What the deal involves
The acquisition, if completed, would see Standard Chartered take full ownership of Zodia Custody, the institutional digital asset custodian originally established in 2020 as a joint venture between the bank's innovation unit SC Ventures and Northern Trust, according to the company's press announcement. Zodia Custody holds registration with the Financial Conduct Authority and operates across multiple jurisdictions including the UK, Ireland, and parts of Asia-Pacific.
Standard Chartered has not disclosed a purchase price or detailed financial terms for the transaction, which remains subject to regulatory approvals and final binding agreements, as stated in the announcement. The offer is described as non-binding at this stage. Ownership stakes in Zodia Custody had shifted over time; SC Ventures was the lead backer, though the precise current shareholding split between SC Ventures, Northern Trust, and any other investors has not been publicly broken out in the announcement.
The deal would give Standard Chartered direct control of custody infrastructure for digital assets rather than relying on a separately governed entity.
From venture bet to full ownership
The trajectory from minority venture backing to outright acquisition is notable. SC Ventures initially seeded Zodia Custody as part of a broader strategy to test digital asset services at arm's length from the parent bank's balance sheet. That approach allowed Standard Chartered to observe demand and regulatory developments before committing deeper.
The bank has steadily built a wider digital assets franchise. In 2024, Standard Chartered launched a spot cryptocurrency trading desk aimed at institutional clients, as reported by the Financial Times, making it one of the first global banks to offer direct trading in bitcoin and ether from a London base. The bank also has exposure to the digital asset sector through its partnership with Brevan Howard Digital, which manages crypto-focused investment strategies.
Moving from partnership and venture stakes to full ownership of custody capability suggests that Standard Chartered's leadership views the infrastructure layer of digital assets as strategically important enough to sit inside the regulated banking group. It mirrors a pattern seen elsewhere in financial services: banks experiment through fintech investments, then acquire the survivors that prove operationally sound.
What it means for firms choosing a custodian
For mid-market firms, fund managers, and corporate treasury teams evaluating how to hold digital assets, the consolidation of standalone custodians into major banks carries mixed implications.
On one hand, a custodian backed by a bank with $841 billion in total assets, according to Standard Chartered's 2025 annual report, offers balance-sheet strength and regulatory familiarity that a standalone start-up cannot easily match. Counterparty risk, a persistent concern since the collapse of FTX in late 2022, diminishes when the custodian sits within a systemically important institution.
On the other hand, the absorption of independent custodians into banks could narrow the competitive field.
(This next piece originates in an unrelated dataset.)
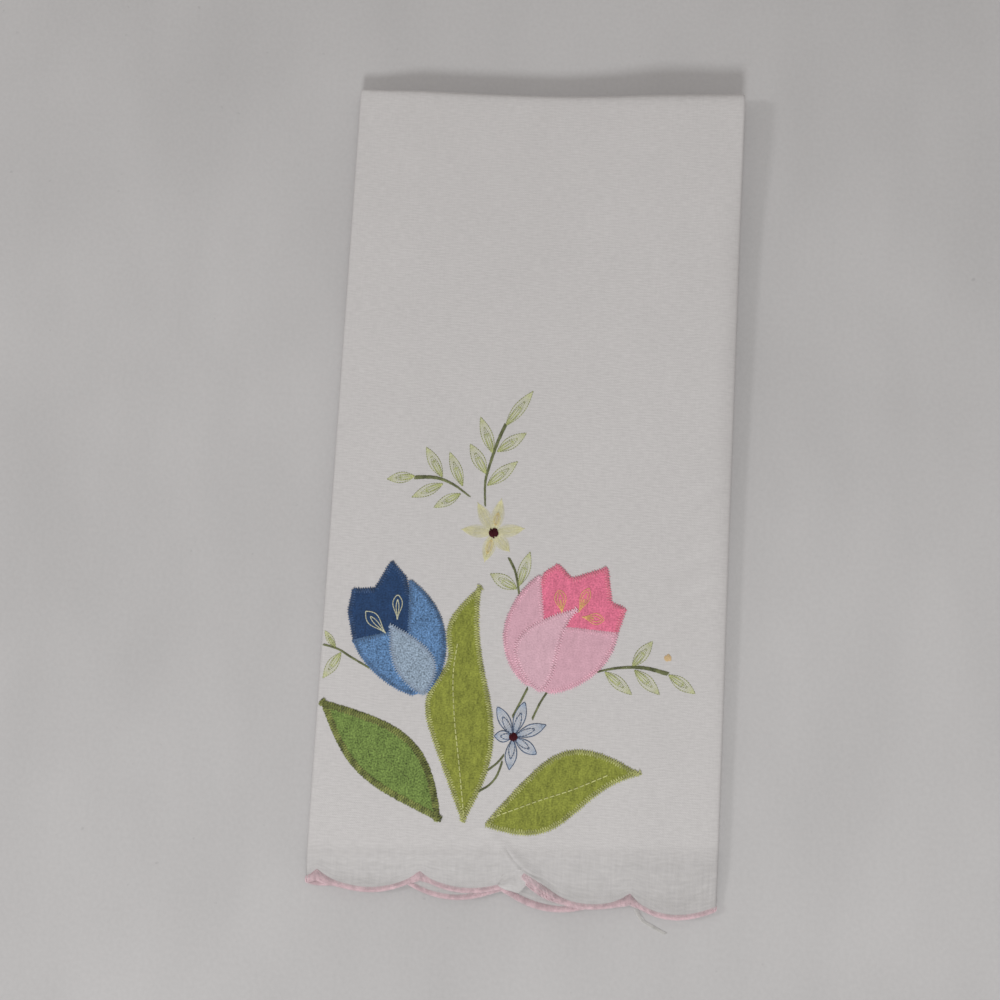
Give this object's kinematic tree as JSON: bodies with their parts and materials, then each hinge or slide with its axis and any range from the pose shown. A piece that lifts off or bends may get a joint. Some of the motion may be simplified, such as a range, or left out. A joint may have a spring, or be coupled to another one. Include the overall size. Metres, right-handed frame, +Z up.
{
  "type": "folded hand towel",
  "caption": "White hand towel with a scalloped pink edging and appliquéd tulips and leaves, folded lengthwise and in half and laid flat.",
  "frame": {"origin": "under the middle of the folded towel, on the surface that it lies on", "axes": "+Z up; +Y along the panel from the scalloped hem to the top fold; +X to the right across the panel"},
  "size_m": [0.14, 0.2897, 0.0125],
  "materials": {
    "towel_cloth": "matt plain weave",
    "edging_thread": "satin stitch",
    "leaf_green": "matt",
    "olive_green": "matt",
    "dark_blue": "matt",
    "mid_blue": "matt",
    "light_blue": "matt",
    "deep_pink": "matt",
    "pale_pink": "matt"
  },
  "bodies": {
    "root": {"towel": "towel_cloth", "scallop_edging": "edging_thread", "leaf_left": "leaf_green", "leaf_middle": "olive_green", "leaf_right": "olive_green", "blue_tulip_heart": "dark_blue", "blue_tulip_left_petal": "mid_blue", "blue_tulip_right_petal": "mid_blue", "blue_tulip_front_petal": "light_blue", "pink_tulip_heart": "deep_pink", "pink_tulip_left_petal": "pale_pink", "pink_tulip_right_petal": "pale_pink", "pink_tulip_front_petal": "pale_pink"}
  },
  "joints": []
}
Firms that prefer a custodian not tied to a single banking relationship, or those that value multi-custodian diversification, may find fewer independent options. Other standalone custodians such as Copper, Fireblocks, and BitGo remain active, but the direction of travel points toward consolidation.
The institutional digital asset custody market is projected to grow substantially. Research published by Bernstein in 2024 estimated that assets under custody in digital asset platforms could exceed $600 billion globally by 2027, driven by regulatory clarity and the launch of spot bitcoin exchange-traded funds in the United States. PwC's Global Crypto Hedge Fund Report has similarly noted rising demand for qualified, regulated custodians among institutional allocators.
Regulatory and competitive context
The UK's Financial Services and Markets Act 2023 brought crypto assets within the regulatory perimeter for the first time, giving the FCA and the Bank of England explicit powers to create rules for crypto trading, lending, and custody. Secondary legislation and detailed rulebooks are still being finalised, but the direction is clear: firms offering custody of digital assets in the UK will face requirements comparable to those governing traditional securities custody.
For Standard Chartered, owning a custodian already registered with the FCA positions it ahead of competitors who would need to build or acquire equivalent capabilities. HSBC (LSE: HSBA) has taken a more cautious approach, restricting retail crypto exposure while exploring tokenised securities. Barclays (LSE: BARC) has not announced comparable custody ambitions.
Internationally, the competitive picture is busier. BNY Mellon launched digital asset custody in the US in 2022. Deutsche Bank applied for a German digital custody licence in 2023, as reported by Bloomberg. Standard Chartered's move consolidates its position across emerging markets in Asia, the Middle East, and Africa, where it already holds significant banking relationships.
"The acceptance of our offer by Zodia Custody's shareholders and noteholders is an important step," Standard Chartered stated in its announcement on 19 May 2026.
Whether the deal completes on its current non-binding terms remains to be seen. Regulatory sign-off across multiple jurisdictions will take time. But the strategic signal is already clear: for one of the world's largest banks, digital asset custody has moved from experiment to core infrastructure.